▸ Problem statement
Consider the listing below. Extract exactly the lines from the line containing "bm = chip_mesh(point" to the line containing "RIM_SEGMENTS = 7", both included.

Begin Information supplied

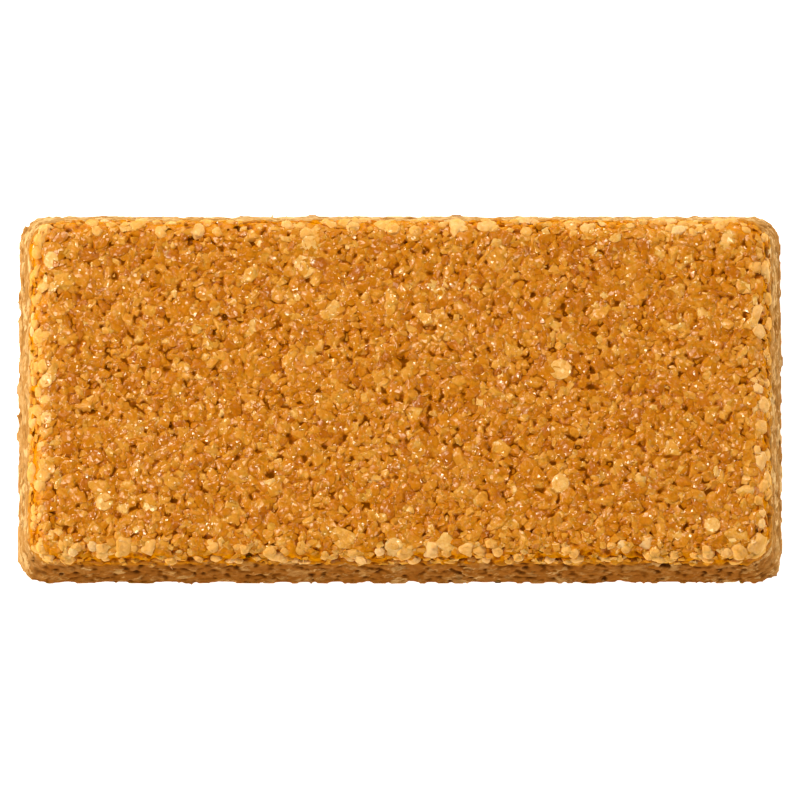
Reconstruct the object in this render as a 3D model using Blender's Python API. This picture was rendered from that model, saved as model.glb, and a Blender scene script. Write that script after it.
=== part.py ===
"""Peanut bar: finely chopped roasted peanuts pressed into a slab and set in caramelised sugar.

The bar is one solid. Its mould shape has a flat top, a rounded rim, walls that lean out towards the
foot, and a flat underside. A sheet of chopped-nut relief is wrapped over that shape from the middle
of the top, out over the rim and down to the foot. The largest chips stand out of the sheet, most of
them along the rim, and are fused to it.

Units are metres, +Z is up, and the origin is the centre of the underside. +X runs along the bar.
"""

import math
import random

import bmesh
import bpy
from mathutils import Matrix, Vector
from mathutils.geometry import delaunay_2d_cdt

# Driving dimensions of the bar
LENGTH = 0.100
WIDTH = 0.0487
HEIGHT = 0.0095
FOOT_CORNER_RADIUS = 0.0036
TOP_CORNER_RADIUS = 0.0018
RIM_RADIUS = 0.0021
WALL_DRAFT = math.radians(15.0)

# Relief of the chopped nuts. The top was pressed, so it only has pits below the press plane.
GRAIN_PITCH = 0.00152
SIDEWAYS_JITTER = 0.26
PIT_SHARE = 0.42
PIT_DEPTH = (0.00015, 0.00052)
PRESSED_UNEVENNESS = 0.00004
WALL_RELIEF = 0.00034
FOOT_WOBBLE = 0.00022

# The largest chips, fused to the sheet
RIM_CHIP_SPACING = 0.0050
WALL_CHIP_SPACING = 0.0120
TOP_CHIP_COUNT = 14
CHIP_CORNERS = 11
CHIP_HALF_SIZES = (0.00145, 0.00110, 0.00080)
CHIP_SIZE_SPREAD = 0.22
CHIP_STANDS_OUT = 0.00038
PRESS_MARGIN = 0.00010
SEED = 11

SHORTEST_EDGE = 0.00002
COLLAPSE_PASSES = 3
PEANUT_CANDY = {"colour": (0.60, 0.23, 0.035, 1.0), "roughness": 0.42}

# Worked out from the dimensions above: lengths along the section, from the edge of the flat top
RIM_TURN = math.radians(90.0) - WALL_DRAFT
RIM_RUN = RIM_RADIUS * RIM_TURN
RIM_REACH = RIM_RADIUS * math.sin(RIM_TURN)
RIM_DROP = RIM_RADIUS * (1.0 - math.cos(RIM_TURN))
WALL_RUN = (HEIGHT - RIM_DROP) / math.cos(WALL_DRAFT)
FULL_RUN = RIM_RUN + WALL_RUN
FULL_REACH = RIM_REACH + (HEIGHT - RIM_DROP) * math.tan(WALL_DRAFT)
TOP_HALF = Vector((LENGTH / 2 - FULL_REACH, WIDTH / 2 - FULL_REACH))

rng = random.Random(SEED)


def clear_scene():
    for old in list(bpy.data.objects):
        bpy.data.objects.remove(old, do_unlink=True)


def new_collection(name):
    made = bpy.data.collections.new(name)
    bpy.context.scene.collection.children.link(made)
    return made


def section(run):
    """How far the surface has gone out, how high it is and how steeply it faces up, after a run."""
    if run < RIM_RUN:
        turned = run / RIM_RADIUS
        reach = RIM_RADIUS * math.sin(turned)
        height = HEIGHT - RIM_RADIUS * (1.0 - math.cos(turned))
        return reach, height, turned
    down = run - RIM_RUN
    reach = RIM_REACH + down * math.sin(WALL_DRAFT)
    height = HEIGHT - RIM_DROP - down * math.cos(WALL_DRAFT)
    return reach, height, RIM_TURN


def corner_radius(run):
    return TOP_CORNER_RADIUS + (FOOT_CORNER_RADIUS - TOP_CORNER_RADIUS) * run / FULL_RUN


def outline_stations(half, radius, pitch, phase):
    """Evenly spaced stations round a rounded rectangle, each as (corner, straight, fraction)."""
    stations = []
    for quarter in range(4):
        straight = 2.0 * (half[quarter % 2] - radius)
        arc = radius * math.pi / 2
        for kind, length in (("straight", straight), ("arc", arc)):
            count = max(2, round(length / pitch))
            for index in range(count):
                stations.append((quarter, kind, (index + phase) / count))
    return stations


def on_outline(half, radius, station):
    """The plan position of a station, and the way out of the outline there."""
    quarter, kind, fraction = station
    along_half = half[quarter % 2]
    across_half = half[(quarter + 1) % 2]
    if kind == "straight":
        point = Vector(((2.0 * fraction - 1.0) * (along_half - radius), -across_half))
        outward = Vector((0.0, -1.0))
    else:
        swept = fraction * math.pi / 2
        outward = Vector((math.sin(swept), -math.cos(swept)))
        point = Vector((along_half - radius, radius - across_half)) + radius * outward
    turn = Matrix.Rotation(quarter * math.pi / 2, 2)
    return turn @ point, turn @ outward


def mould_point(run, station):
    """A point on the mould shape, and the way out of the surface there."""
    reach, height, turned = section(run)
    half = TOP_HALF + Vector((reach, reach))
    point, outward = on_outline(half, corner_radius(run), station)
    normal = Vector((outward.x, outward.y, 0.0)) * math.sin(turned)
    normal.z = math.cos(turned)
    return Vector((point.x, point.y, height)), normal


def unrolled_point(run, station):
    """The same point with the rim and wall laid out flat round the top."""
    half = TOP_HALF + Vector((run, run))
    return on_outline(half, TOP_CORNER_RADIUS + run, station)[0]


def pressed_top_points():
    """Jittered rows of points on the flat top, none nearer its edge than half a grain."""
    row_gap = GRAIN_PITCH * math.sqrt(3.0) / 2
    room = TOP_HALF - Vector((GRAIN_PITCH, GRAIN_PITCH)) * 0.6
    rows = int(2.0 * room.y / row_gap)
    columns = int(2.0 * room.x / GRAIN_PITCH)
    points = []
    for row in range(rows + 1):
        y = -room.y + 2.0 * room.y * row / rows
        stagger = 0.25 if row % 2 else -0.25
        for column in range(columns + 1):
            x = -room.x + 2.0 * room.x * (column + stagger) / columns
            slip = Vector((rng.uniform(-1, 1), rng.uniform(-1, 1))) * SIDEWAYS_JITTER * GRAIN_PITCH
            points.append(Vector((x, y)) + slip)
    return points


def top_relief():
    if rng.random() < PIT_SHARE:
        return -rng.uniform(*PIT_DEPTH)
    return rng.uniform(-PRESSED_UNEVENNESS, PRESSED_UNEVENNESS)


def wrap_grain_sheet():
    """The solid bar: the relief sheet over top, rim and wall, closed by a flat underside."""
    flat_points = []
    solid_points = []
    for point in pressed_top_points():
        flat_points.append(point)
        solid_points.append(Vector((point.x, point.y, HEIGHT + top_relief())))

    ring_count = round(FULL_RUN / GRAIN_PITCH)
    for ring in range(ring_count + 1):
        is_foot = ring == ring_count
        level = FULL_RUN * ring / ring_count
        reach = section(level)[0]
        half = TOP_HALF + Vector((reach, reach))
        for station in outline_stations(half, corner_radius(level), GRAIN_PITCH, 0.5 * (ring % 2)):
            slip = rng.uniform(-1, 1) * SIDEWAYS_JITTER * GRAIN_PITCH
            run = level if is_foot else max(0.0, level + slip)
            point, normal = mould_point(run, station)
            if is_foot:
                point += Vector((normal.x, normal.y, 0.0)) * rng.uniform(-1, 1) * FOOT_WOBBLE
            elif ring == 0:
                point += normal * top_relief()
            else:
                point += normal * rng.uniform(-1, 1) * WALL_RELIEF
            flat_points.append(unrolled_point(run, station))
            solid_points.append(point)

    triangles = delaunay_2d_cdt(flat_points, [], [], 0, 1e-7)[2]
    bm = bmesh.new()
    vertices = [bm.verts.new(point) for point in solid_points]
    for triangle in triangles:
        bm.faces.new([vertices[index] for index in triangle])
    foot_edges = [edge for edge in bm.edges if edge.is_boundary]
    bmesh.ops.holes_fill(bm, edges=foot_edges, sides=0)
    bmesh.ops.recalc_face_normals(bm, faces=bm.faces)
    bmesh.ops.triangulate(bm, faces=bm.faces)
    return bm


def chip_mesh(centre, normal):
    """One angular chip: the hull of corners scattered on a squashed ball, flat side outwards."""
    turn = normal.to_track_quat("Z", "Y").to_matrix() @ Matrix.Rotation(rng.uniform(0, math.tau), 3, "Z")
    sizes = [half * rng.uniform(1.0 - CHIP_SIZE_SPREAD, 1.0 + CHIP_SIZE_SPREAD)
             for half in CHIP_HALF_SIZES]
    bm = bmesh.new()
    spiral = math.pi * (3.0 - math.sqrt(5.0))
    for index in range(CHIP_CORNERS):
        z = 1.0 - (2.0 * index + 1.0) / CHIP_CORNERS
        around = spiral * index + rng.uniform(-0.35, 0.35)
        flat = math.sqrt(1.0 - z * z)
        corner = Vector((flat * math.cos(around), flat * math.sin(around), z))
        corner = turn @ Vector([part * size for part, size in zip(corner, sizes)]) + centre
        corner.z = min(corner.z, HEIGHT + PRESS_MARGIN * rng.uniform(0.2, 1.0))
        bm.verts.new(corner)
    hull = bmesh.ops.convex_hull(bm, input=bm.verts)
    spare = [item for item in hull["geom_interior"] if isinstance(item, bmesh.types.BMVert)]
    bmesh.ops.delete(bm, geom=spare, context="VERTS")
    bmesh.ops.recalc_face_normals(bm, faces=bm.faces)
    return bm


def chip_places():
    """Where the largest chips sit: (point on the mould shape, way out)."""
    places = []
    for run, spacing in ((RIM_RUN * 0.55, RIM_CHIP_SPACING), (RIM_RUN + WALL_RUN * 0.5, WALL_CHIP_SPACING)):
        reach = section(run)[0]
        half = TOP_HALF + Vector((reach, reach))
        for station in outline_stations(half, corner_radius(run), spacing, 0.5):
            shifted = run + rng.uniform(-0.5, 0.5) * GRAIN_PITCH
            places.append(mould_point(shifted, station))
    for index in range(TOP_CHIP_COUNT):
        across = -0.62 if index % 2 else 0.62
        along = 2.0 * (index + 0.5) / TOP_CHIP_COUNT - 1.0
        x = TOP_HALF.x * along + rng.uniform(-1, 1) * GRAIN_PITCH
        y = TOP_HALF.y * across * rng.uniform(0.2, 1.0)
        places.append((Vector((x, y, HEIGHT)), Vector((0.0, 0.0, 1.0))))
    return places


def add_object(name, bm, collection, material):
    mesh = bpy.data.meshes.new(name)
    bm.to_mesh(mesh)
    bm.free()
    mesh.materials.append(material)
    made = bpy.data.objects.new(name, mesh)
    collection.objects.link(made)
    return made


def apply_modifiers(target):
    bpy.context.view_layer.update()
    evaluated = target.evaluated_get(bpy.context.evaluated_depsgraph_get())
    finished = bpy.data.meshes.new_from_object(evaluated)
    target.modifiers.clear()
    target.data = finished


def fuse_chips(bar, chips):
    union = bar.modifiers.new("Fuse chips", "BOOLEAN")
    union.operation = "UNION"
    union.operand_type = "COLLECTION"
    union.collection = chips
    union.solver = "MANIFOLD"
    apply_modifiers(bar)
    for chip in list(chips.objects):
        bpy.data.objects.remove(chip, do_unlink=True)
    bpy.data.collections.remove(chips)


def joined_to(start):
    """Every vertex that edges join to the starting one, itself included."""
    found = {start}
    waiting = [start]
    while waiting:
        vertex = waiting.pop()
        for neighbour in [edge.other_vert(vertex) for edge in vertex.link_edges]:
            if neighbour not in found:
                found.add(neighbour)
                waiting.append(neighbour)
    return found


def tidy_and_centre(bar):
    """Fill sealed hollows, close up the seams of fusing, and put the middle of the foot on the origin."""
    bm = bmesh.new()
    bm.from_mesh(bar.data)
    outer_skin = joined_to(max(bm.verts, key=lambda vertex: vertex.co.x))
    sealed = [vertex for vertex in bm.verts if vertex not in outer_skin]
    bmesh.ops.delete(bm, geom=sealed, context="VERTS")
    bmesh.ops.triangulate(bm, faces=bm.faces)
    for _ in range(COLLAPSE_PASSES):
        short = [edge for edge in bm.edges if edge.calc_length() < SHORTEST_EDGE]
        bmesh.ops.collapse(bm, edges=short)
    xs = [vertex.co.x for vertex in bm.verts]
    ys = [vertex.co.y for vertex in bm.verts]
    middle = Vector(((min(xs) + max(xs)) / 2, (min(ys) + max(ys)) / 2, 0.0))
    bmesh.ops.translate(bm, verts=bm.verts, vec=-middle)
    bmesh.ops.recalc_face_normals(bm, faces=bm.faces)
    bm.to_mesh(bar.data)
    bm.free()


def peanut_candy():
    material = bpy.data.materials.new("peanut_candy")
    material.use_nodes = True
    shader = material.node_tree.nodes["Principled BSDF"]
    shader.inputs["Base Color"].default_value = PEANUT_CANDY["colour"]
    shader.inputs["Roughness"].default_value = PEANUT_CANDY["roughness"]
    shader.inputs["Metallic"].default_value = 0.0
    return material


def main():
    clear_scene()
    part = new_collection("peanut_bar")
    chips = new_collection("chips_to_fuse")
    candy = peanut_candy()
    bar = add_object("peanut_bar", wrap_grain_sheet(), part, candy)
    for number, (point, normal) in enumerate(chip_places()):
        sunk = CHIP_HALF_SIZES[2] - CHIP_STANDS_OUT
        bm = chip_mesh(point - normal * sunk, normal)
        add_object(f"chip_{number:03d}", bm, chips, candy)
    fuse_chips(bar, chips)
    tidy_and_centre(bar)


main()
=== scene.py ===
"""Looks of the peanut bar: chopped roasted peanuts lying in set sugar syrup, on a white table.

The bar is built up as it was made. A mould form gives the shape, the syrup fills it, and cut chips
of peanut are laid over it, the largest first, each pressed back to the face of the mould. One glaze
runs over all of it, and the crisp chips of the top and the rim lie on the glaze.
"""

import itertools
import math
import random

import bpy
import numpy as np
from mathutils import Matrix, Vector
from mathutils.bvhtree import BVHTree
from mathutils.kdtree import KDTree


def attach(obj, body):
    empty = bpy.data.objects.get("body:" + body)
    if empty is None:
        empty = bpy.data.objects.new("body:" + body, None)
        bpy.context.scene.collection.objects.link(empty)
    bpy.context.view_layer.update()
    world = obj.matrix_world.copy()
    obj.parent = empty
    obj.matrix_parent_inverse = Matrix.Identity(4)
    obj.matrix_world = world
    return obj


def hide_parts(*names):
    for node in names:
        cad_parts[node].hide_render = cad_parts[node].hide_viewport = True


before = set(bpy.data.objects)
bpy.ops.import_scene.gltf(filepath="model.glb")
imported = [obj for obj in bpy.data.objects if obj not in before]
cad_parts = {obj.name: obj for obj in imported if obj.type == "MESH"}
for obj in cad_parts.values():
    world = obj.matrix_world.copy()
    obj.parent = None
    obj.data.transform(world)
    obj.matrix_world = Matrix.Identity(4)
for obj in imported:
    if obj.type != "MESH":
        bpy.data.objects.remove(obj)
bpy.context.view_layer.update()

MM = 0.001

# The mould
LENGTH = 100.0 * MM
WIDTH = 48.7 * MM
HEIGHT = 9.5 * MM
WALL_DRAFT = math.radians(15.0)
CORNER_RADIUS = 3.6 * MM
RIM_RADIUS = 2.1 * MM
RIM_TANGENT = RIM_RADIUS * math.tan((math.radians(90.0) - WALL_DRAFT) / 2)
TOP_INSET = HEIGHT * math.tan(WALL_DRAFT)
CORNER_SEGMENTS = 6
RIM_SEGMENTS = 7

# Where a mould face counts as top, rim, wall or underside, by how far its normal faces up
TOP_FACING = 0.985
UNDERSIDE_FACING = -0.5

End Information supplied

▸ Task answer
        bm = chip_mesh(point - normal * sunk, normal)
        add_object(f"chip_{number:03d}", bm, chips, candy)
    fuse_chips(bar, chips)
    tidy_and_centre(bar)


main()
=== scene.py ===
"""Looks of the peanut bar: chopped roasted peanuts lying in set sugar syrup, on a white table.

The bar is built up as it was made. A mould form gives the shape, the syrup fills it, and cut chips
of peanut are laid over it, the largest first, each pressed back to the face of the mould. One glaze
runs over all of it, and the crisp chips of the top and the rim lie on the glaze.
"""

import itertools
import math
import random

import bpy
import numpy as np
from mathutils import Matrix, Vector
from mathutils.bvhtree import BVHTree
from mathutils.kdtree import KDTree


def attach(obj, body):
    empty = bpy.data.objects.get("body:" + body)
    if empty is None:
        empty = bpy.data.objects.new("body:" + body, None)
        bpy.context.scene.collection.objects.link(empty)
    bpy.context.view_layer.update()
    world = obj.matrix_world.copy()
    obj.parent = empty
    obj.matrix_parent_inverse = Matrix.Identity(4)
    obj.matrix_world = world
    return obj


def hide_parts(*names):
    for node in names:
        cad_parts[node].hide_render = cad_parts[node].hide_viewport = True


before = set(bpy.data.objects)
bpy.ops.import_scene.gltf(filepath="model.glb")
imported = [obj for obj in bpy.data.objects if obj not in before]
cad_parts = {obj.name: obj for obj in imported if obj.type == "MESH"}
for obj in cad_parts.values():
    world = obj.matrix_world.copy()
    obj.parent = None
    obj.data.transform(world)
    obj.matrix_world = Matrix.Identity(4)
for obj in imported:
    if obj.type != "MESH":
        bpy.data.objects.remove(obj)
bpy.context.view_layer.update()

MM = 0.001

# The mould
LENGTH = 100.0 * MM
WIDTH = 48.7 * MM
HEIGHT = 9.5 * MM
WALL_DRAFT = math.radians(15.0)
CORNER_RADIUS = 3.6 * MM
RIM_RADIUS = 2.1 * MM
RIM_TANGENT = RIM_RADIUS * math.tan((math.radians(90.0) - WALL_DRAFT) / 2)
TOP_INSET = HEIGHT * math.tan(WALL_DRAFT)
CORNER_SEGMENTS = 6
RIM_SEGMENTS = 7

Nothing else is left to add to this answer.